Notes from an Academy Awards disciple
I have been asked to bring something appropriate as a side dish, light and perhaps vegetal. Since some of the people joining us have mild lactose intolerances, I keep myself from making a dip of any kind or using cheese, and instead head to the local Sprouts to check out their salad bar. I am in luck: broccolini salad with some craisins and a lactose-free demi glaze. Yes, the price is high for two pounds of the stuff, but why run the risk of buying a lesser product? I pick up some white wine from Francis Ford Coppola’s Diamond collection and rush home to get dressed. I put on a soft blue button-up, a gray floral cardigan, and black corduroys; sharp but lazily hip is the name of the game. When I drive up to my friend’s home, I tiptoe inside, a few minutes late, and am vigorously whispered at: “Shhhh! So rude!” Octavia Spencer has just won Best Supporting Actress in a Motion Picture.

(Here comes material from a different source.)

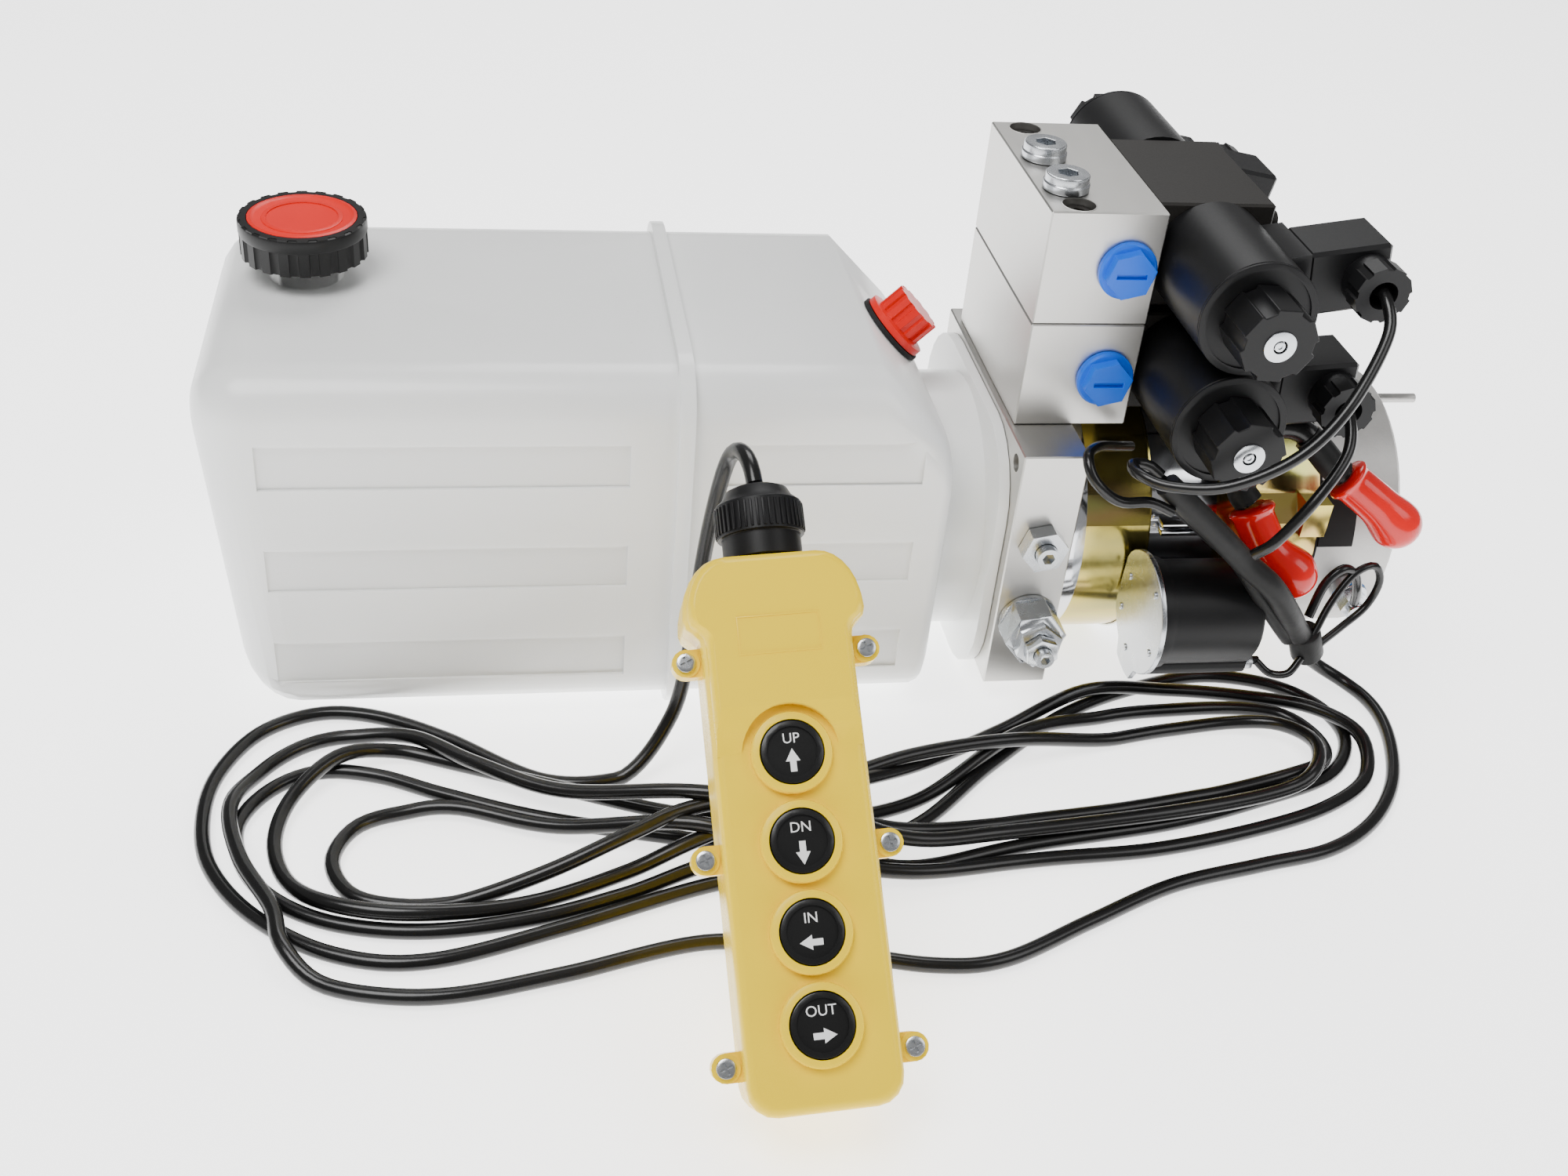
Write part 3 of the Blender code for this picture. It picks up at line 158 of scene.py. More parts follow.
class Tree:
    """One material's nodes."""

    def __init__(self, name: str) -> None:
        """Start a material with its Principled shader.

        Args:
            name: The material's name.
        """
        self.material = bpy.data.materials.new(name)
        self.material.use_nodes = True
        self.nodes = self.material.node_tree.nodes
        self.links = self.material.node_tree.links
        self.shader = self.nodes["Principled BSDF"]

    def node(self, kind: str, settings: dict[str, Any], inputs: dict[Any, Any], output: Any = 0) -> Value:
        """Add a node.

        Args:
            kind: The node's type.
            settings: Its own properties, set first.
            inputs: Socket names or numbers with their values or links.
            output: The socket to return.

        Returns:
            The output socket as a value.
        """
        node = self.nodes.new(kind)
        for key, value in settings.items():
            if key == "stops":
                self._stops(node, value)
            else:
                setattr(node, key, value)
        for key, value in inputs.items():
            self.feed(node.inputs[key], value)
        return Value(self, node.outputs[output])

    def _stops(self, node: bpy.types.Node, stops: Sequence[tuple[float, Sequence[float]]]) -> None:
        """Set a colour ramp's stops."""
        ramp = node.color_ramp
        while len(ramp.elements) < len(stops):
            ramp.elements.new(0.5)
        for element, (position, colour) in zip(ramp.elements, stops):
            element.position = position
            element.color = (*colour, 1.0)

    def feed(self, socket: bpy.types.NodeSocket, value: Any) -> None:
        """Link a value to a socket, or set it there."""
        if isinstance(value, Value):
            self.links.new(value.socket, socket)
        else:
            socket.default_value = value

    def place(self, scale: Triple = (1.0, 1.0, 1.0)) -> Value:
        """Object coordinates, stretched by a scale."""
        point = self.node("ShaderNodeTexCoord", {}, {}, "Object")
        return self.node("ShaderNodeMapping", {}, {"Vector": point, "Scale": scale})

    def noise(self, scale: float, detail: float = 3.0, stretch: Triple = (1.0, 1.0, 1.0)) -> Value:
        """Noise with this many features to the metre."""
        sockets = {"Vector": self.place(stretch), "Scale": scale, "Detail": detail}
        return self.node("ShaderNodeTexNoise", {}, sockets)

    def ramp(self, value: Value, stops: Sequence[tuple[float, Sequence[float]]]) -> Value:
        """A colour ramp over a value."""
        return self.node("ShaderNodeValToRGB", {"stops": stops}, {"Fac": value})

    def mix(self, share: Any, first: Any, second: Any) -> Value:
        """A colour mixed from two."""
        kind = {"data_type": "RGBA"}
        return self.node("ShaderNodeMix", kind, {0: share, 6: first, 7: second}, 2)

    def bump(self, height: Value, strength: float, distance: float, under: Any = None) -> Value:
        """A normal raised by a height in metres."""
        sockets = {"Height": height, "Strength": strength, "Distance": distance}
        if under is not None:
            sockets["Normal"] = under
        return self.node("ShaderNodeBump", {}, sockets)

    def dress(self, **sockets: Any) -> bpy.types.Material:
        """Feed the shader's sockets and return the material; underscores stand for spaces."""
        for name, value in sockets.items():
            self.feed(self.shader.inputs[name.replace("_", " ")], value)
        return self.material


@dataclass(frozen=True)
class Finish:
    """A surface with two tones, an uneven gloss and a grain."""

    name: str
    light: Triple
    dark: Triple
    metallic: float = 0.0
    gloss: tuple[float, float] = (0.35, 0.5)
    patch: float = 40.0
    grain: float = 1500.0
    depth: float = 0.00003
    strength: float = 0.3
    stretch: Triple = (1.0, 1.0, 1.0)
    coat: float = 0.0
    shine: float = 0.5

    def material(self) -> bpy.types.Material:
        """Build the finish's material."""
        tree = Tree(self.name)
        patches = tree.noise(self.patch, 4.0, self.stretch)
        grain = tree.noise(self.grain, 3.0, self.stretch)
        colour = tree.mix(patches, (*self.dark, 1.0), (*self.light, 1.0))
        low, high = self.gloss
        rough = patches * (high - low) * 0.6 + grain * (high - low) * 0.4 + low
        return tree.dress(
            Base_Color=colour, Metallic=self.metallic, Roughness=rough,
            Normal=tree.bump(grain, self.strength, self.depth),
            Specular_IOR_Level=self.shine, Coat_Weight=self.coat,
        )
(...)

That moment was set in 2012. The Academy Awards are held in Los Angeles every year, and televised just as regularly at the end of each February. This year, in the month’s final weekend, the Academy of Motion Picture Arts and Sciences hosts its 85th awards installment. Like clockwork, my parents asked which friend’s house party I will be attending in celebration. I will inevitably stress about the ever-increasing salad bar “market price” at the nearby grocery stores. It is likely that I will be asked what I thought of Argo. I found it tense but formulaic.
The dress code, the grouping of the community for a common event, the need for excessively nice foodstuffs — the Oscars have become one of the world’s most inclusive a-theistic holidays. Like any good holiday, there are always lots of flashing lights, family in-fighting, and poor driving on the way home. I myself deify my favorite actors as more than just particularly skilled artists or hard workers; would anyone deny that Daniel Day-Lewis is as much a demi-god as Hercules? Sometimes, we even provide one another with gifts, as if to say, “Sorry you didn’t like Les Miserables, but maybe these party hats and groggers will alleviate the stress of its multiple wins!”
I am reminded every February that just a few months later, I will be neglecting an actual holiday with real cultural and religious importance. The Hebrew calendar operates differently than the Gregorian one, and begins its New Year around late August. Google tells me that this year, what Western culture considers September 4 (a Wednesday) is actually the first day of Rosh Hashanah. Looking at my personal planner I can already tell you I’ll be busy that day. Who knows what with? I just know that celebrating the Jewish New Year properly is not in the cards for me.
Years ago, when I lived at my parents’ house, there was no secular excuse for missing even a single day of school. In seventh grade, I broke my right wrist, and was up all night in pain. When I asked if I could miss that day because I had not slept and my arm really hurt, my mother told me, “If you want, you can take a nap when you get home. As for your wrist, I’m sure the teacher will let you type your notes on a school computer.” Yet both parents insisted that, if Rosh Hashanah fell on a school day, I would miss school — our traditions required my attendance at holiday services. Each Rosh Hashanah included family gatherings, lots of cooking of soups and quiches, and especially, constant bickering. Typically, our arguments were about my dress code. I wanted to wear my striped purple Vans with some ripped jeans; my mom thought I should wear a beige three-piece suit with a matching yarmulke.
When I left Los Angeles County for San Francisco to attend university, I retreated from Rosh Hashanah celebrations. I was unwilling to search for a totally new synagogue, having spent my youth attending the requisite services and parties in the exact same building. I had heard that, in some cases, Conservative temples charged for non-member attendance; my student budget did not accommodate for religious New Year observation. And I had absolutely no intention of buying a new three-piece suit knowing I would not wear it again for a year. So Rosh Hashanah fell by the wayside (though the family bickering about it continued).
Early the next year, after missing services for the first time in 18 years, I celebrated my 19th Academy Awards viewing and felt great joy. I can’t remember how I was dressed, but since I’m the author of this article, I’ll say quite handsomely. I cheered and bowed my head when The Hurt Locker beat the insipid, melodramatic trash that was Avatar. I called my mother and we argued about Sandra Bullock’s talent level. I ate a delicious kale salad with garlic, sesame seeds, a light soy sauce, and some lemon juice. Holiday cheer was all around me.
As the media’s relationship to filmmakers and stars has grown — in my opinion, a natural result of any art form’s development, in the same way museums sprout up when art collections grow too large for someone’s house — my generation has become connected in a deep cultural way to cinema. So powerful is my interest in Philip Seymour Hoffman that crowds of my friends will get together, buy each other food, dress sharply, and cheer when he wins award after award. We celebrate the Academy Awards in the way that, in our childhoods, we may have gone to church or to synagogue or to the mosque. We feel festive and we think deeply about the year’s film-art.
I guess what I’m trying to say is, “Happy Holidays!” And sorry, but I can’t make it to your Rosh Hashanah picnic.